#### The task
Copy out each line of the material below with no changes.

#### Material provided
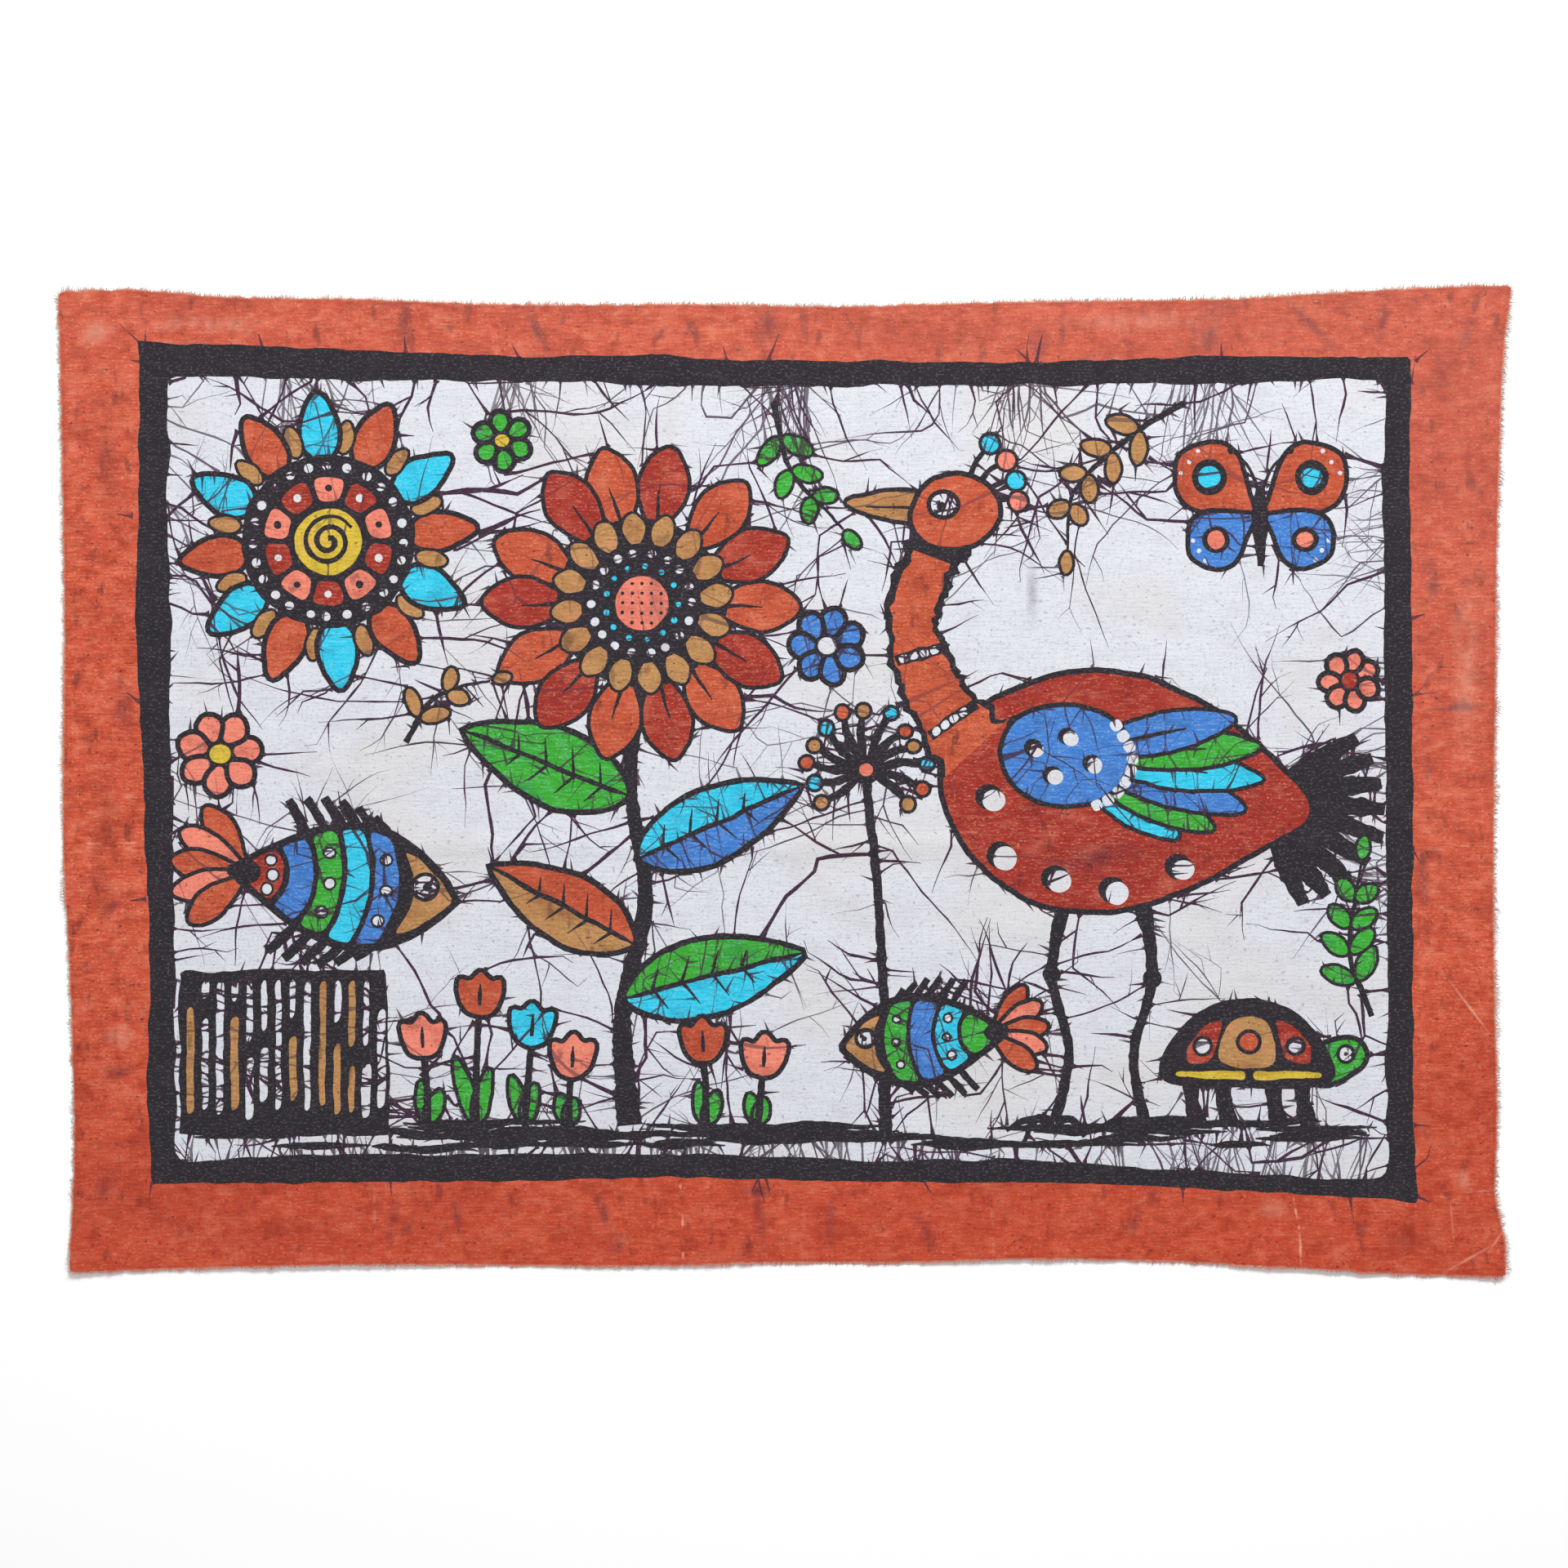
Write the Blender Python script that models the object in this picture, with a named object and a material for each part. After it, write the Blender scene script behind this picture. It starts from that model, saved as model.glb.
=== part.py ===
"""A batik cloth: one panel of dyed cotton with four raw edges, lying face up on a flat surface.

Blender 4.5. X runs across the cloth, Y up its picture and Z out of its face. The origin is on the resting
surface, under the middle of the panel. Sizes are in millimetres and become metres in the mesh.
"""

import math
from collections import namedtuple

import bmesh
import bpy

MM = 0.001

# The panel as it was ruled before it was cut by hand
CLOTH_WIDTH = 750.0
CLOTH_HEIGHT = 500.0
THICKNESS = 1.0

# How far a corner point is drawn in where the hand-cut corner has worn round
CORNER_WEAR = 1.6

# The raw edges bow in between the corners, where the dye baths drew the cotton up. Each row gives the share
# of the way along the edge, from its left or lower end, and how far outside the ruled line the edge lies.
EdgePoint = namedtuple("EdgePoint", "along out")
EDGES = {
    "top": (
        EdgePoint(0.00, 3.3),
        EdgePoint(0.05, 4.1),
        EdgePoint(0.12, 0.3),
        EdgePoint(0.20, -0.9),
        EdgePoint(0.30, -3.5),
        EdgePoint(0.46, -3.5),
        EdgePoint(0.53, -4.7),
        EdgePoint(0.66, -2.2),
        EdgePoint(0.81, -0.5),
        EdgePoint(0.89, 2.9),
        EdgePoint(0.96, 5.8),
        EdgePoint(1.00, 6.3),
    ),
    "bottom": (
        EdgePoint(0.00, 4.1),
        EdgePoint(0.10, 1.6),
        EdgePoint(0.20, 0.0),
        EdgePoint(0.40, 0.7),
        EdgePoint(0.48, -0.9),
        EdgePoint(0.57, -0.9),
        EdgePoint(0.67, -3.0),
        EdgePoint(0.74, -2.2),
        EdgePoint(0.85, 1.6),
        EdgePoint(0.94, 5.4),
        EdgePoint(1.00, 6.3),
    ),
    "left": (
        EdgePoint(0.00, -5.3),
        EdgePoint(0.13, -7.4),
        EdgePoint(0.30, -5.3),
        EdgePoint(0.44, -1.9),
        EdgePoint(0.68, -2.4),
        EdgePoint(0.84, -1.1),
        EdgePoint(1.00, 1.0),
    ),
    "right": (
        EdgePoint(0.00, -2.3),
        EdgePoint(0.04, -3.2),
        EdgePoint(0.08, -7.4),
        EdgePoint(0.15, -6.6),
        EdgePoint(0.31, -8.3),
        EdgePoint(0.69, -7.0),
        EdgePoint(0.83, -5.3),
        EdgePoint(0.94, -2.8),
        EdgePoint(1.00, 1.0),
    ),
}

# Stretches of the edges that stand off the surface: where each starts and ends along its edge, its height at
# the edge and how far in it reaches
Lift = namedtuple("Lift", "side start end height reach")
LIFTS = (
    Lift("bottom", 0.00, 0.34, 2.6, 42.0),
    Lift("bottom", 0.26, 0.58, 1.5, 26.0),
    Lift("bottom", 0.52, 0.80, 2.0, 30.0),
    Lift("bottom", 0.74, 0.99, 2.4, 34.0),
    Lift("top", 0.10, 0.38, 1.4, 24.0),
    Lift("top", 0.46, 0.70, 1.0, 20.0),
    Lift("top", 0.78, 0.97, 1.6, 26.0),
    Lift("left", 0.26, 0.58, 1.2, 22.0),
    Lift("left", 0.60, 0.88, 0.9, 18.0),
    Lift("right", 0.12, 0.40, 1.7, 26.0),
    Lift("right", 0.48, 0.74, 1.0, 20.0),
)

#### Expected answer
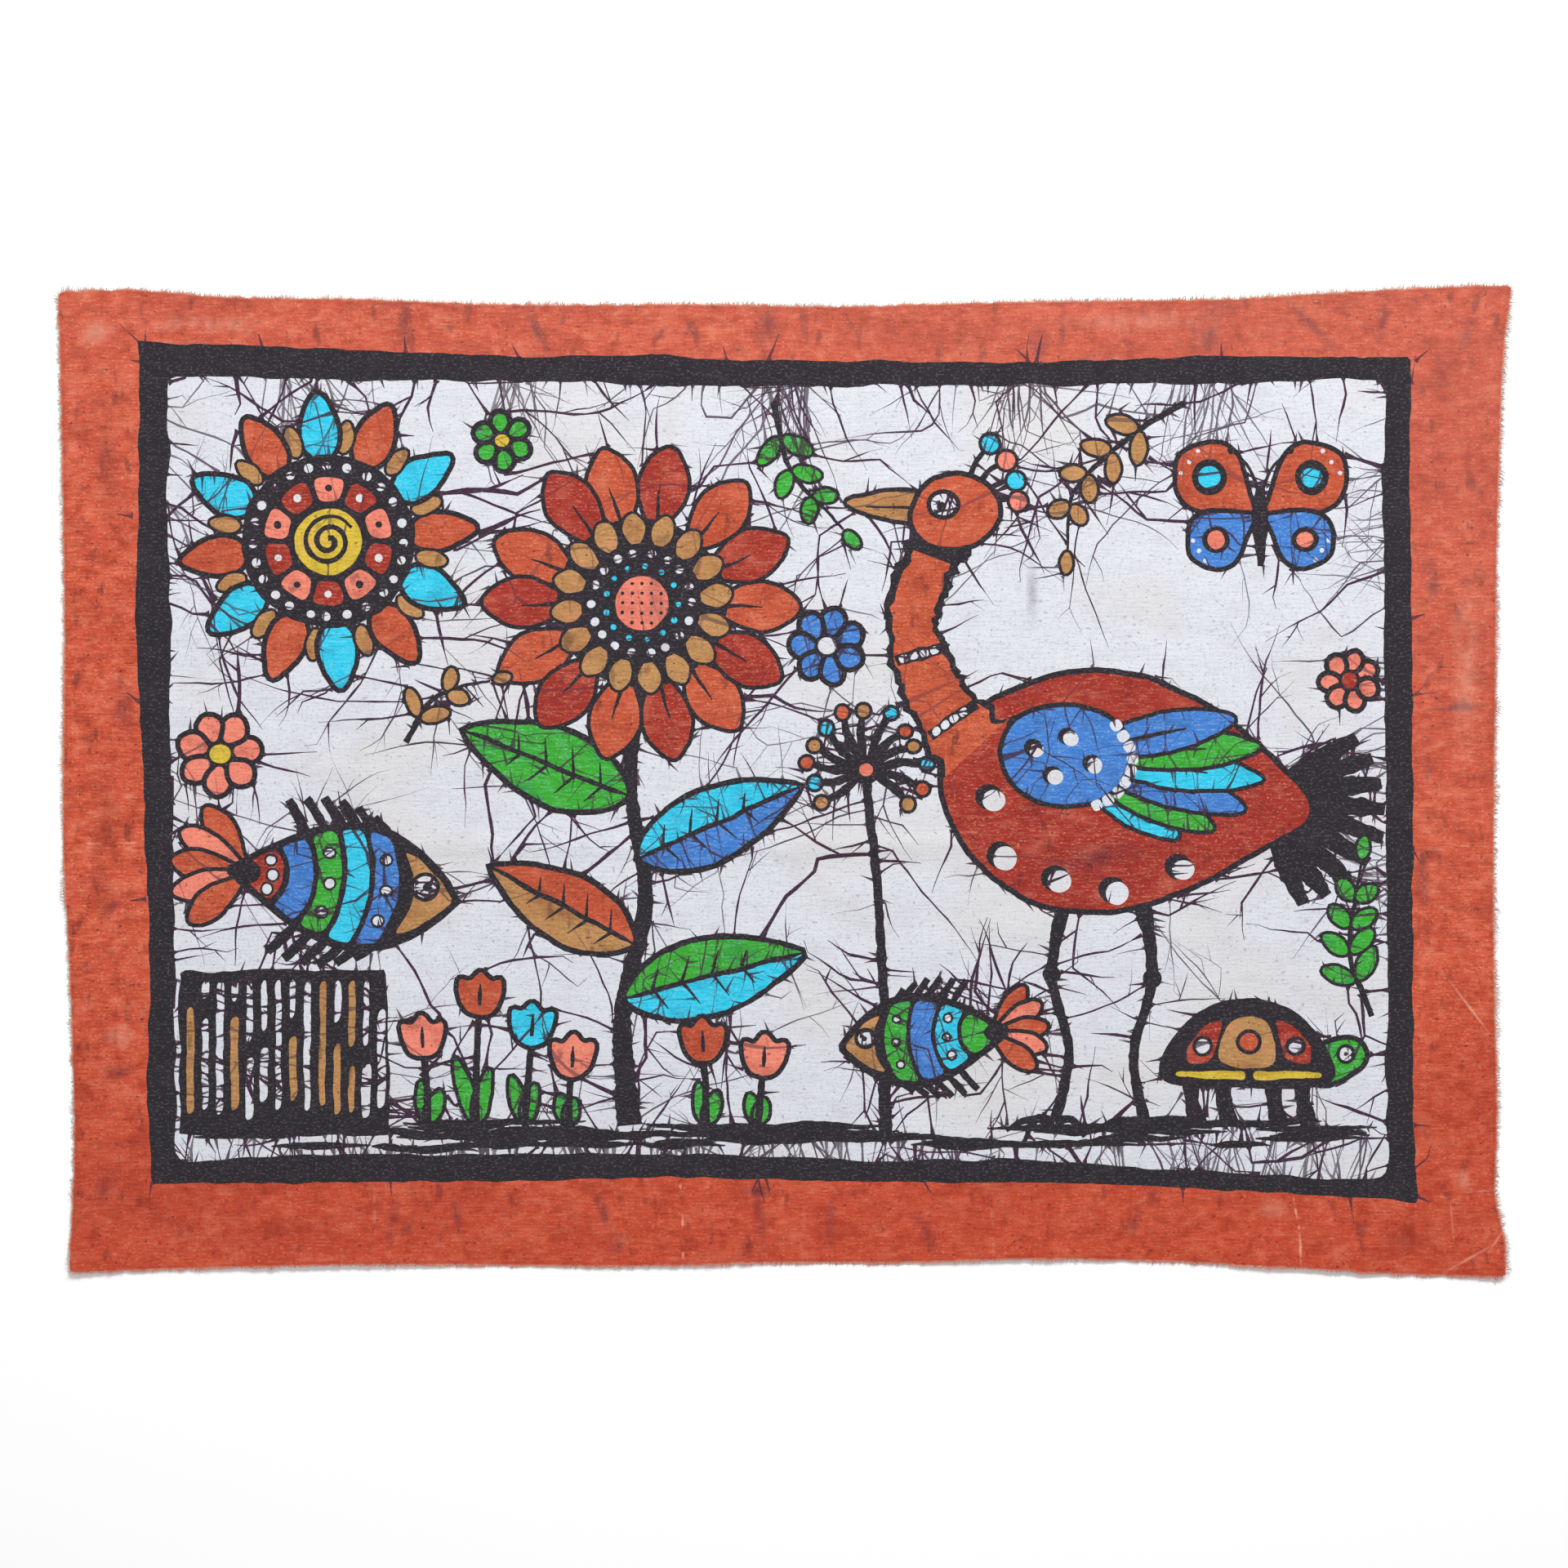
Write the Blender Python script that models the object in this picture, with a named object and a material for each part. After it, write the Blender scene script behind this picture. It starts from that model, saved as model.glb.
=== part.py ===
"""A batik cloth: one panel of dyed cotton with four raw edges, lying face up on a flat surface.

Blender 4.5. X runs across the cloth, Y up its picture and Z out of its face. The origin is on the resting
surface, under the middle of the panel. Sizes are in millimetres and become metres in the mesh.
"""

import math
from collections import namedtuple

import bmesh
import bpy

MM = 0.001

# The panel as it was ruled before it was cut by hand
CLOTH_WIDTH = 750.0
CLOTH_HEIGHT = 500.0
THICKNESS = 1.0

# How far a corner point is drawn in where the hand-cut corner has worn round
CORNER_WEAR = 1.6

# The raw edges bow in between the corners, where the dye baths drew the cotton up. Each row gives the share
# of the way along the edge, from its left or lower end, and how far outside the ruled line the edge lies.
EdgePoint = namedtuple("EdgePoint", "along out")
EDGES = {
    "top": (
        EdgePoint(0.00, 3.3),
        EdgePoint(0.05, 4.1),
        EdgePoint(0.12, 0.3),
        EdgePoint(0.20, -0.9),
        EdgePoint(0.30, -3.5),
        EdgePoint(0.46, -3.5),
        EdgePoint(0.53, -4.7),
        EdgePoint(0.66, -2.2),
        EdgePoint(0.81, -0.5),
        EdgePoint(0.89, 2.9),
        EdgePoint(0.96, 5.8),
        EdgePoint(1.00, 6.3),
    ),
    "bottom": (
        EdgePoint(0.00, 4.1),
        EdgePoint(0.10, 1.6),
        EdgePoint(0.20, 0.0),
        EdgePoint(0.40, 0.7),
        EdgePoint(0.48, -0.9),
        EdgePoint(0.57, -0.9),
        EdgePoint(0.67, -3.0),
        EdgePoint(0.74, -2.2),
        EdgePoint(0.85, 1.6),
        EdgePoint(0.94, 5.4),
        EdgePoint(1.00, 6.3),
    ),
    "left": (
        EdgePoint(0.00, -5.3),
        EdgePoint(0.13, -7.4),
        EdgePoint(0.30, -5.3),
        EdgePoint(0.44, -1.9),
        EdgePoint(0.68, -2.4),
        EdgePoint(0.84, -1.1),
        EdgePoint(1.00, 1.0),
    ),
    "right": (
        EdgePoint(0.00, -2.3),
        EdgePoint(0.04, -3.2),
        EdgePoint(0.08, -7.4),
        EdgePoint(0.15, -6.6),
        EdgePoint(0.31, -8.3),
        EdgePoint(0.69, -7.0),
        EdgePoint(0.83, -5.3),
        EdgePoint(0.94, -2.8),
        EdgePoint(1.00, 1.0),
    ),
}

# Stretches of the edges that stand off the surface: where each starts and ends along its edge, its height at
# the edge and how far in it reaches
Lift = namedtuple("Lift", "side start end height reach")
LIFTS = (
    Lift("bottom", 0.00, 0.34, 2.6, 42.0),
    Lift("bottom", 0.26, 0.58, 1.5, 26.0),
    Lift("bottom", 0.52, 0.80, 2.0, 30.0),
    Lift("bottom", 0.74, 0.99, 2.4, 34.0),
    Lift("top", 0.10, 0.38, 1.4, 24.0),
    Lift("top", 0.46, 0.70, 1.0, 20.0),
    Lift("top", 0.78, 0.97, 1.6, 26.0),
    Lift("left", 0.26, 0.58, 1.2, 22.0),
    Lift("left", 0.60, 0.88, 0.9, 18.0),
    Lift("right", 0.12, 0.40, 1.7, 26.0),
    Lift("right", 0.48, 0.74, 1.0, 20.0),
)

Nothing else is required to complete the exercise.